Reproduce only the lines from the one containing "stem = make_stem()" through the one containing "for corner in", exactly as written and with both ends included.

**Supplied records:**
--- START ---
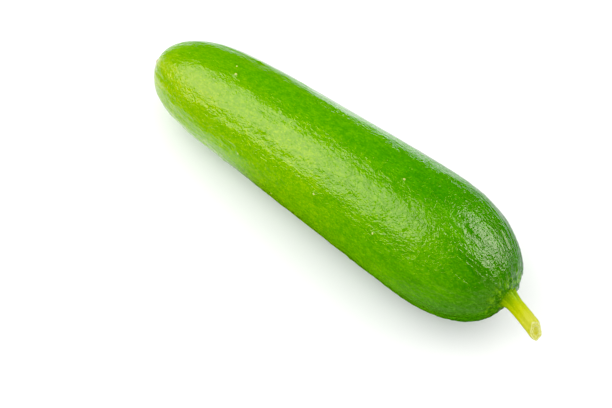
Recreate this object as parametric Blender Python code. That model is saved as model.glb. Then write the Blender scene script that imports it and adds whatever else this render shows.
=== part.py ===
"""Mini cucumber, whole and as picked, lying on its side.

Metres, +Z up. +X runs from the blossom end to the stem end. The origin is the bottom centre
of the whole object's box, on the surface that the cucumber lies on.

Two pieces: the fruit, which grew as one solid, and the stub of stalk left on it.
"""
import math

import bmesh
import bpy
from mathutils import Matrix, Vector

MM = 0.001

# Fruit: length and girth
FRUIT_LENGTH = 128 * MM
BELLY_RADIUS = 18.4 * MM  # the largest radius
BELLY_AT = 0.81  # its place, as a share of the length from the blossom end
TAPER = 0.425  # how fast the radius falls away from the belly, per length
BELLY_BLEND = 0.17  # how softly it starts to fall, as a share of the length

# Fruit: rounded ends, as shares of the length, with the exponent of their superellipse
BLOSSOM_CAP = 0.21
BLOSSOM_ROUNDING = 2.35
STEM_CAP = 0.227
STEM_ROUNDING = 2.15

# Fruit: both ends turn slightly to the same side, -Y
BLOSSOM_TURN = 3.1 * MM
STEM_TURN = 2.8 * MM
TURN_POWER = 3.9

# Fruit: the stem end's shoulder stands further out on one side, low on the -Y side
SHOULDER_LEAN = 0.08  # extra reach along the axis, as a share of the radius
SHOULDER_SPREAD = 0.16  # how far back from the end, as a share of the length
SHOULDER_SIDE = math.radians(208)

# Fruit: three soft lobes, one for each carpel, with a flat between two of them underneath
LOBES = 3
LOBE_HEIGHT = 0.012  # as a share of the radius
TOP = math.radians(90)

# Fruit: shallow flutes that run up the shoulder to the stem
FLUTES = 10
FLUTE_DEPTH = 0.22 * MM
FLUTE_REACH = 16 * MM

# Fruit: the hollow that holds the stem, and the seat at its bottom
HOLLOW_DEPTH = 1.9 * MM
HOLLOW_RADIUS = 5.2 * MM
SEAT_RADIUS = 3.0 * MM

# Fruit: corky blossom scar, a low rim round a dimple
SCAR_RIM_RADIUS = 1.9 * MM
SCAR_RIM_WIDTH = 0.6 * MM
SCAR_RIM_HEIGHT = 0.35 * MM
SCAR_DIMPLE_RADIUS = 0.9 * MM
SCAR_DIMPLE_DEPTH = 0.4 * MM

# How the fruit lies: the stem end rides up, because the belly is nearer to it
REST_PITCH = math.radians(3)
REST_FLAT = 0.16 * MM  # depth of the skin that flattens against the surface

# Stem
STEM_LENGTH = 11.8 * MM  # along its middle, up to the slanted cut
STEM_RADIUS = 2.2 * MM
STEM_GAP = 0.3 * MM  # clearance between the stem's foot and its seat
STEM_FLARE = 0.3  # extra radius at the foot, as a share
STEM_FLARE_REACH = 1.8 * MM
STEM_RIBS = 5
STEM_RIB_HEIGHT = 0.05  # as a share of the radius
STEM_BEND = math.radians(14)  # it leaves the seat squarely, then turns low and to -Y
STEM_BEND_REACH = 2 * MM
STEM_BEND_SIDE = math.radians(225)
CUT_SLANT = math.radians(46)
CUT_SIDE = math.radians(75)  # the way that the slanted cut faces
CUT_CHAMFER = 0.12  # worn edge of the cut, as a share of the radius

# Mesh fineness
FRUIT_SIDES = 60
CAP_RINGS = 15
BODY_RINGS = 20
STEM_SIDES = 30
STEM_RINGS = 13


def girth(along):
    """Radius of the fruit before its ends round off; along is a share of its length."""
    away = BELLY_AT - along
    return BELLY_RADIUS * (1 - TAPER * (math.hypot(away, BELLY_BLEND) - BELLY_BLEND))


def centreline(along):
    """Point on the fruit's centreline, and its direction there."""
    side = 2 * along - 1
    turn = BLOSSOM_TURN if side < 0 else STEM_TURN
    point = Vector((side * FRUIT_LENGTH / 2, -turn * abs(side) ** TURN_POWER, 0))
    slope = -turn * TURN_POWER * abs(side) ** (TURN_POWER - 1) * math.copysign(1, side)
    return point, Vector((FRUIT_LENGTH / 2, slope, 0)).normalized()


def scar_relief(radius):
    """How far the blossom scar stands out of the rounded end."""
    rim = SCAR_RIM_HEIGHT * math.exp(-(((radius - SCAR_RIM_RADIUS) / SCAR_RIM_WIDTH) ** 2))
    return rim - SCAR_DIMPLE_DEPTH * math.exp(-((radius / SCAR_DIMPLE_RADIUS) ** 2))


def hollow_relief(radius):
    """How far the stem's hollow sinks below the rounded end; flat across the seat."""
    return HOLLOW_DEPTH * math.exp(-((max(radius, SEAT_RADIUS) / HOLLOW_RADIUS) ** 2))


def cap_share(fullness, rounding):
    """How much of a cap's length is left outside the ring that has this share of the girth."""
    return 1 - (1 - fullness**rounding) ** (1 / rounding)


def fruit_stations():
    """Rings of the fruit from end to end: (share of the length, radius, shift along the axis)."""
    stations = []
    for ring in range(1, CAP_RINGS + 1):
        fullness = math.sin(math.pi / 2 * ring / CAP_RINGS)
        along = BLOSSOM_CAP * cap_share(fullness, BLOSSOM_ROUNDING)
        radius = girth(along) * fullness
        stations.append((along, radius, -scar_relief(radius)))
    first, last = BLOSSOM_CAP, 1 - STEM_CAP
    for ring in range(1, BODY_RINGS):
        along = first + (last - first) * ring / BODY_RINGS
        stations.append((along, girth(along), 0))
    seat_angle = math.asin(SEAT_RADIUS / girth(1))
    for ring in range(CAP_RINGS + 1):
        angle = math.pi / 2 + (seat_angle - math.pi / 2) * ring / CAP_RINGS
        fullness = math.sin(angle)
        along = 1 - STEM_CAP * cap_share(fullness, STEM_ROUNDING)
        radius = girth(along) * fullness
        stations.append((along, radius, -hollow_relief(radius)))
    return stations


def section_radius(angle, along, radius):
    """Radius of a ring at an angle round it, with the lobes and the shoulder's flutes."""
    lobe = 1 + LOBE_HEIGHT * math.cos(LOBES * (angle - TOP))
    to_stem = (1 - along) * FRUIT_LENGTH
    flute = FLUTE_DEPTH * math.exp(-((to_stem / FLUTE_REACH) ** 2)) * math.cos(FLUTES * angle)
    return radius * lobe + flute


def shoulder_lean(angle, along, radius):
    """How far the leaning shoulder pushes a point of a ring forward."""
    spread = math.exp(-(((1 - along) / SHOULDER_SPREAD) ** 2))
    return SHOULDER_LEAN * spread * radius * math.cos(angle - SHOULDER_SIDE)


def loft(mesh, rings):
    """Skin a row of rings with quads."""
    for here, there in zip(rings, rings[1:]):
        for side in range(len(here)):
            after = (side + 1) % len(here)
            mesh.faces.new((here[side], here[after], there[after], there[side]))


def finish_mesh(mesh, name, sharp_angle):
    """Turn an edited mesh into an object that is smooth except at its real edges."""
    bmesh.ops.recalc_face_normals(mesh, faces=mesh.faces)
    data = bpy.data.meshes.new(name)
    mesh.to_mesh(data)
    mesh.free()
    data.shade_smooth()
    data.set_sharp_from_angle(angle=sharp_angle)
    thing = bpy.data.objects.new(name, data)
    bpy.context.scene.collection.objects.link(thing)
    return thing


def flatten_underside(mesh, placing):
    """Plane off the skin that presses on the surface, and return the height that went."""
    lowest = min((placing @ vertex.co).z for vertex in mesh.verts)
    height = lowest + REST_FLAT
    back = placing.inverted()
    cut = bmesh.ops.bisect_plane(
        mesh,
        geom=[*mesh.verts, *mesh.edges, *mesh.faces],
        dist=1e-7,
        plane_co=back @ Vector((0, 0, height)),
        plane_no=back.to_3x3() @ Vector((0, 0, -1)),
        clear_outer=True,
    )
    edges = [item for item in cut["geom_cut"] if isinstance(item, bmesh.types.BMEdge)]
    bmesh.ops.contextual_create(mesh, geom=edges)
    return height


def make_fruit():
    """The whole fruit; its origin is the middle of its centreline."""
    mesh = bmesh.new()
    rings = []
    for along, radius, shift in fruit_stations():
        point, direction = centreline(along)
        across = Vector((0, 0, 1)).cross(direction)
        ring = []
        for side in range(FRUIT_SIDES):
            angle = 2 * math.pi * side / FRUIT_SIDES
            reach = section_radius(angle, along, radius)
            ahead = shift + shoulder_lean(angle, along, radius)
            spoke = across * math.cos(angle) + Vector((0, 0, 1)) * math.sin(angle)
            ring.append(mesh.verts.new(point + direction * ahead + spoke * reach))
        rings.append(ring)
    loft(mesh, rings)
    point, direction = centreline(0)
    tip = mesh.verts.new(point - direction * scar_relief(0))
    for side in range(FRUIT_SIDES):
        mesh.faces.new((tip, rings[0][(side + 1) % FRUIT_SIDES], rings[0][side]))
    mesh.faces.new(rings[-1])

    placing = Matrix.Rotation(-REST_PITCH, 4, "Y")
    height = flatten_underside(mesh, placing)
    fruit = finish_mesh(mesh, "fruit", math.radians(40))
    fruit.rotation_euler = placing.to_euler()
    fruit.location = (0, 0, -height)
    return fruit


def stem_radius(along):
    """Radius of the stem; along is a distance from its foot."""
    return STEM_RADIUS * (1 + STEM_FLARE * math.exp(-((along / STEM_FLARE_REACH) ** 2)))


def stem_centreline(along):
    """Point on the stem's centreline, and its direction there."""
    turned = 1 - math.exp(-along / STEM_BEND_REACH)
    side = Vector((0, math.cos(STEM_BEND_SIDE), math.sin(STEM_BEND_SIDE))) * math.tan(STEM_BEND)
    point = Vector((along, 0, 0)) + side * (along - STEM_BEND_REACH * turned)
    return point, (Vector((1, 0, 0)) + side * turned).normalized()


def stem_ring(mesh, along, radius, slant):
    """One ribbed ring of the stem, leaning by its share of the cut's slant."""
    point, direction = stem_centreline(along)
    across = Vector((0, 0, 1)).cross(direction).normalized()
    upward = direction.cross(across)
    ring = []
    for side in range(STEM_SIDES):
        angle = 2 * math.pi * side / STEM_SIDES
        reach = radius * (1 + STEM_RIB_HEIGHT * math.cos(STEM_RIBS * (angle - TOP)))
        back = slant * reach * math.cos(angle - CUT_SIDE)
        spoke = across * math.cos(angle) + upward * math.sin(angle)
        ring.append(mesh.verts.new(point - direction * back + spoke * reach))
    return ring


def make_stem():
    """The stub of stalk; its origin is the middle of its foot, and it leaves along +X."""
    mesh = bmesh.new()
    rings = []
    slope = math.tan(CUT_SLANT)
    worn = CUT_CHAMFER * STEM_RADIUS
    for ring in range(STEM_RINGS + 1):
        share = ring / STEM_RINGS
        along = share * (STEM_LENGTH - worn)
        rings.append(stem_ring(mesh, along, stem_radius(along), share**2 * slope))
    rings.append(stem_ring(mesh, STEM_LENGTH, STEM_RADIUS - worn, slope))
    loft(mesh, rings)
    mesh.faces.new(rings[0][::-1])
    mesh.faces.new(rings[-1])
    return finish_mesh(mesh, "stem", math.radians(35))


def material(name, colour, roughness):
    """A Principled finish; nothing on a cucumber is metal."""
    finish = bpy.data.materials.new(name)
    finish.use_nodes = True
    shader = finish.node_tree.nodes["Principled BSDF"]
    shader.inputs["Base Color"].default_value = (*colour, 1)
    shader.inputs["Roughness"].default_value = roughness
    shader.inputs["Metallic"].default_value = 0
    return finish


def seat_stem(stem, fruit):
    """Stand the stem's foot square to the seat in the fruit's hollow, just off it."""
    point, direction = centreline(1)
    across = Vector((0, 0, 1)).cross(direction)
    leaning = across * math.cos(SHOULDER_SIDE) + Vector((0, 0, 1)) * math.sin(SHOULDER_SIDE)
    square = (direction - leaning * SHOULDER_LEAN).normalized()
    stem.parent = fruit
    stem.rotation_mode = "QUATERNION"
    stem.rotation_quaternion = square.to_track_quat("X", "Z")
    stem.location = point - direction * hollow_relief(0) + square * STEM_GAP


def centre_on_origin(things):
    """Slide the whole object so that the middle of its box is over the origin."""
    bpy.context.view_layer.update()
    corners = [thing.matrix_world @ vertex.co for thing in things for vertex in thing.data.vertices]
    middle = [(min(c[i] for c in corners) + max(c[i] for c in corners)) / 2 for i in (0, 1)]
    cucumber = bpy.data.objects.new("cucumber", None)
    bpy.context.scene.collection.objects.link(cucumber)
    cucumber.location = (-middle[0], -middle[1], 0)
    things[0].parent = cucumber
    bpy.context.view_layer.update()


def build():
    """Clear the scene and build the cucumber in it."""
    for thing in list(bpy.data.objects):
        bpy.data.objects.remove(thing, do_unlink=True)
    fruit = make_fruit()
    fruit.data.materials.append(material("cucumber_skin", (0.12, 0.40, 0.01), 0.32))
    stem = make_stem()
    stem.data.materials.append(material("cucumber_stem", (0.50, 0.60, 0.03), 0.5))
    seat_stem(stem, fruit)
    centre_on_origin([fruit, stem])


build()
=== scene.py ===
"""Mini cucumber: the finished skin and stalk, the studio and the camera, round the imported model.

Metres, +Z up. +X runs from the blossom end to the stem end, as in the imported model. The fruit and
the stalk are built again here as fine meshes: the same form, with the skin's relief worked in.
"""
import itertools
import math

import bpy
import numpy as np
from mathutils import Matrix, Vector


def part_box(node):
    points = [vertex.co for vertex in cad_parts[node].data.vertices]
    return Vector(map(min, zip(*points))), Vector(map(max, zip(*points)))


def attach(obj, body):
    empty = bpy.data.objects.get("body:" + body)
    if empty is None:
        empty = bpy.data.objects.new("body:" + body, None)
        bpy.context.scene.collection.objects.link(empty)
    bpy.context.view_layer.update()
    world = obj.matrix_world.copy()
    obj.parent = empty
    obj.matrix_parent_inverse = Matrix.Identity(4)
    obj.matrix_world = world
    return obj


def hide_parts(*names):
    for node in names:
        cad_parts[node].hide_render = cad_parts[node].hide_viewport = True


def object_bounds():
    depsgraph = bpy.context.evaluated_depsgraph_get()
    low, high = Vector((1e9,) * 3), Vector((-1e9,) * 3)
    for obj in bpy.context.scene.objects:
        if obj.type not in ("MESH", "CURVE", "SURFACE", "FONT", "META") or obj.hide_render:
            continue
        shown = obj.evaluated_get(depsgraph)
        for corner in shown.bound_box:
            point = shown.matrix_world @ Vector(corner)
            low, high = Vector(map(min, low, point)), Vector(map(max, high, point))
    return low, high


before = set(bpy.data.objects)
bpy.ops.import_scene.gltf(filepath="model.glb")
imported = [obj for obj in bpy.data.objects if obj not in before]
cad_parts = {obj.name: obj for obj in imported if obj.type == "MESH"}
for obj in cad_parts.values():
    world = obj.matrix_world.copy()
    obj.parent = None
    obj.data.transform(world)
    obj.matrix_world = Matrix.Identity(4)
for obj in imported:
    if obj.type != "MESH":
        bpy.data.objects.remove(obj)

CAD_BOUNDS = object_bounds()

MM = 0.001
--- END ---
--- START ---
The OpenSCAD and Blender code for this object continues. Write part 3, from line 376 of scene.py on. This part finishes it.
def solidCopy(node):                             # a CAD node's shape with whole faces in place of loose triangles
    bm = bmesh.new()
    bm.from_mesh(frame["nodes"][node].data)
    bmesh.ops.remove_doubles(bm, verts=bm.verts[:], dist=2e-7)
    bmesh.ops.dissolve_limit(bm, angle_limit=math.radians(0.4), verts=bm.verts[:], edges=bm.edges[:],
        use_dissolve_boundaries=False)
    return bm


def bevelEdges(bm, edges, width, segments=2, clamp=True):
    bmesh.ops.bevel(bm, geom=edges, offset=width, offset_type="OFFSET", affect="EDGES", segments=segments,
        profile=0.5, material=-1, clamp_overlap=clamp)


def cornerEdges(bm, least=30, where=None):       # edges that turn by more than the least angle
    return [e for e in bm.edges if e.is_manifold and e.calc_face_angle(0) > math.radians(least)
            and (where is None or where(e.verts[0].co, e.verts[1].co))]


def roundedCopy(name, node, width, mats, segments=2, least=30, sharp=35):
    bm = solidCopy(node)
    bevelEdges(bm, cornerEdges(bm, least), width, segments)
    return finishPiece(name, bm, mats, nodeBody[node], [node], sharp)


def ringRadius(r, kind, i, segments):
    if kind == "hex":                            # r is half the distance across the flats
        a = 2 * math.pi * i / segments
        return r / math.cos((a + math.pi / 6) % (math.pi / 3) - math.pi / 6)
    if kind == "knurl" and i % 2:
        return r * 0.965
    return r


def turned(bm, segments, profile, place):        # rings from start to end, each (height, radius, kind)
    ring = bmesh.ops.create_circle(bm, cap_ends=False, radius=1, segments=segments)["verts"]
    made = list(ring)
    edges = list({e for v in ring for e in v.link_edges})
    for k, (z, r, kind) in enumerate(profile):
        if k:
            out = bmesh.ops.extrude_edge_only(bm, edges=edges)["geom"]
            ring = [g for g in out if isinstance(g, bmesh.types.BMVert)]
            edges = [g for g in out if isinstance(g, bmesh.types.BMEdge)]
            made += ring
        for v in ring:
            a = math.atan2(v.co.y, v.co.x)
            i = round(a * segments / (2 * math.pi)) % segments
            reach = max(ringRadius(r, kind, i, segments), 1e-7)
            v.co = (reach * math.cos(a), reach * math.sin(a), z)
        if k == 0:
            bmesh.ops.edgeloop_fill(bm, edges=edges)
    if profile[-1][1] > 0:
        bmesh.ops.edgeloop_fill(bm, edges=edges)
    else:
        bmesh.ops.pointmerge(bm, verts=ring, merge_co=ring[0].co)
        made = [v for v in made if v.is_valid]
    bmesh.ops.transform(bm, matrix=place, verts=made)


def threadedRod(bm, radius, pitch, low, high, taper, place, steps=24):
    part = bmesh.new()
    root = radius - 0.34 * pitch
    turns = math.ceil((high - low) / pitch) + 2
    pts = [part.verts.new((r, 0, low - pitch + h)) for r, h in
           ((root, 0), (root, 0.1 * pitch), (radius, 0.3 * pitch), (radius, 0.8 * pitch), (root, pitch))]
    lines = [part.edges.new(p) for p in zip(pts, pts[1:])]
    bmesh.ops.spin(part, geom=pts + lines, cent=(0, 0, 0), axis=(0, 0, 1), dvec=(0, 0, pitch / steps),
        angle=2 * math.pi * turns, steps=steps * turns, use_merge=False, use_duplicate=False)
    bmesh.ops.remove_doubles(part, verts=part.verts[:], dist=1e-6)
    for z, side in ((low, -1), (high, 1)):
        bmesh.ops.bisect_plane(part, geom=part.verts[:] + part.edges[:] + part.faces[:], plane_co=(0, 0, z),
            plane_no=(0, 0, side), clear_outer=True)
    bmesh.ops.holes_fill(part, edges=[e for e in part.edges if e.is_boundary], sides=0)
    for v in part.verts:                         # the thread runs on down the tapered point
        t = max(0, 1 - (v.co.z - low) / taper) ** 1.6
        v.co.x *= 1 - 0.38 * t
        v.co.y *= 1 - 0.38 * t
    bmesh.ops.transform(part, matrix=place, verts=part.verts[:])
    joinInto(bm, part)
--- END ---
--- START ---
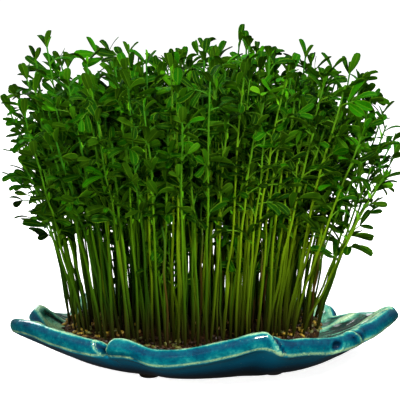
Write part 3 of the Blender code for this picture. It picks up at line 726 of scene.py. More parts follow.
--- END ---
**Problem solution:**
    stem = make_stem()
    stem.data.materials.append(material("cucumber_stem", (0.50, 0.60, 0.03), 0.5))
    seat_stem(stem, fruit)
    centre_on_origin([fruit, stem])


build()
=== scene.py ===
"""Mini cucumber: the finished skin and stalk, the studio and the camera, round the imported model.

Metres, +Z up. +X runs from the blossom end to the stem end, as in the imported model. The fruit and
the stalk are built again here as fine meshes: the same form, with the skin's relief worked in.
"""
import itertools
import math

import bpy
import numpy as np
from mathutils import Matrix, Vector


def part_box(node):
    points = [vertex.co for vertex in cad_parts[node].data.vertices]
    return Vector(map(min, zip(*points))), Vector(map(max, zip(*points)))


def attach(obj, body):
    empty = bpy.data.objects.get("body:" + body)
    if empty is None:
        empty = bpy.data.objects.new("body:" + body, None)
        bpy.context.scene.collection.objects.link(empty)
    bpy.context.view_layer.update()
    world = obj.matrix_world.copy()
    obj.parent = empty
    obj.matrix_parent_inverse = Matrix.Identity(4)
    obj.matrix_world = world
    return obj


def hide_parts(*names):
    for node in names:
        cad_parts[node].hide_render = cad_parts[node].hide_viewport = True


def object_bounds():
    depsgraph = bpy.context.evaluated_depsgraph_get()
    low, high = Vector((1e9,) * 3), Vector((-1e9,) * 3)
    for obj in bpy.context.scene.objects:
        if obj.type not in ("MESH", "CURVE", "SURFACE", "FONT", "META") or obj.hide_render:
            continue
        shown = obj.evaluated_get(depsgraph)
        for corner in shown.bound_box:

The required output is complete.